I wrote a takeout about that struggle in 2008, but kept thinking back to the issues and the people. This year, I made two return reporting trips, which formed much of the basis of the Toxic Town series.

2. What surprised you as you did your research?

Many things were surprising, but perhaps none more than the fact that the town had been polluted with a cancer-causing chemical – but no one told the residents. Not the state, not the county, not industry. When I asked the state of Florida why, an official explained that there were no regulations on the books requiring notification. That later changed – through a bill inspired by Tallevast’s plight – but it had come too late for the residents of this historic black hamlet.

Another surprising thing was how I kept seeing parallels to the environmental struggle in Louisiana. There, after a decade confronting Shell Oil, the Diamond residents scored a historic, long-sought relocation from big industry; Diamond homes stood just 25 feet from the fenceline of a Shell Chemical Plant. Tallevast residents have also sought relocation, but Lockheed Martin has, to date, refused – just as Shell initially refused relocation requests in Norco. As in Louisiana, the people of Tallevast have turned to the courts in a bid for justice. And, as in Louisiana, there is palpable concern about the community’s health and its connection to industry. Lockheed Martin, which owned the shuttered beryllium plant at the time of the leak’s discovery, said it has capped the pollution.
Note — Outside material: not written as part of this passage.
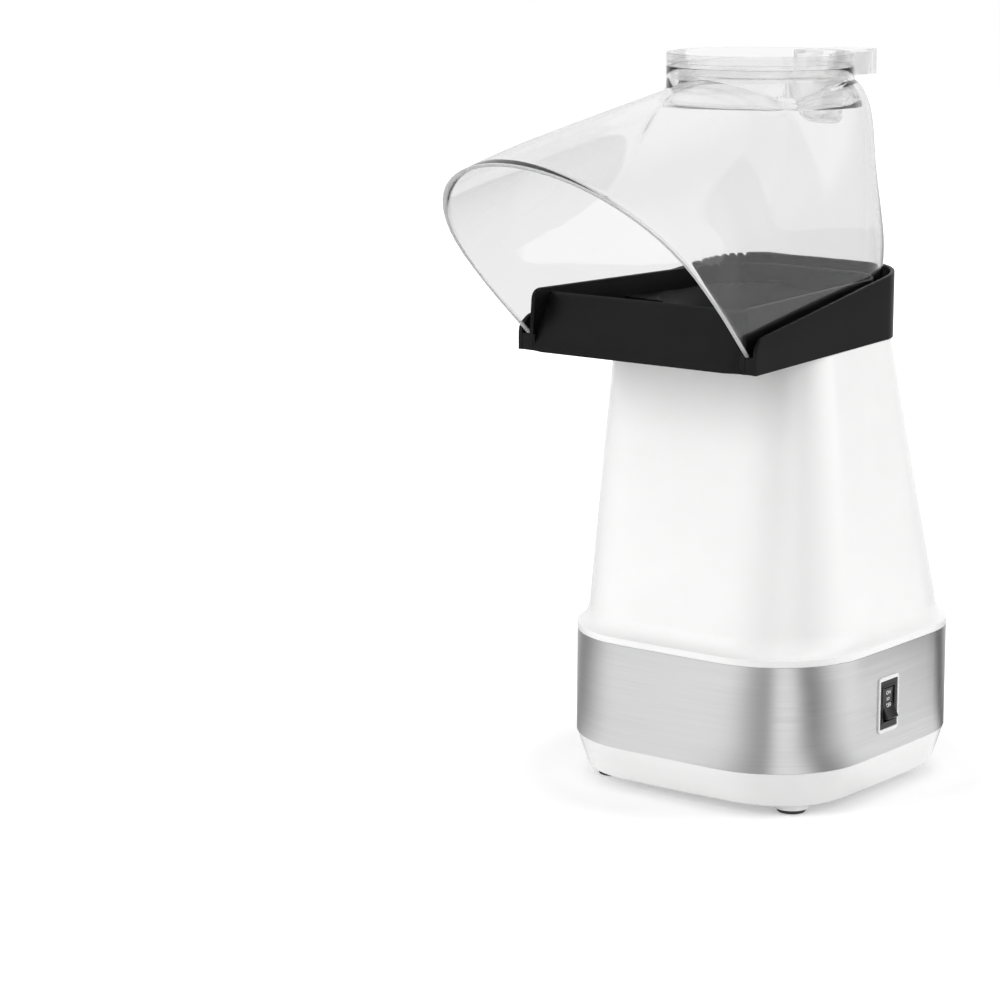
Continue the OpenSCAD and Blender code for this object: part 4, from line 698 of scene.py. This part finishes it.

But mostly, the lessons from Tallevast are told through the residents and their quest to preserve the legacy of their blue-collar town. Nearly everyone in town is related to someone else; the family trees stretch back generations. Though the town is blanketed by this underground plume, and residents are seeking relocation, many are heartbroken by the prospect of one day leaving Tallevast. When they do, the family trees will no longer sprout.

3. What has the response been since you published it?

From the start, I’ve felt this was an important story to tell, hearing from all sides in the divide – community, government, industry. The response from readers has supported that view.

On another front, Lockheed Martin and the residents this month announced a settlement, in principle, to a major contamination lawsuit that was to go to trial in October. The settlement terms are confidential, and neither side is talking. But this is a significant step, the first time the residents and the Fortune 500 company have come to terms on a major issue dividing them. What this means for other issues – several lawsuits remain pending, as does the community’s relocation request – remains to play out.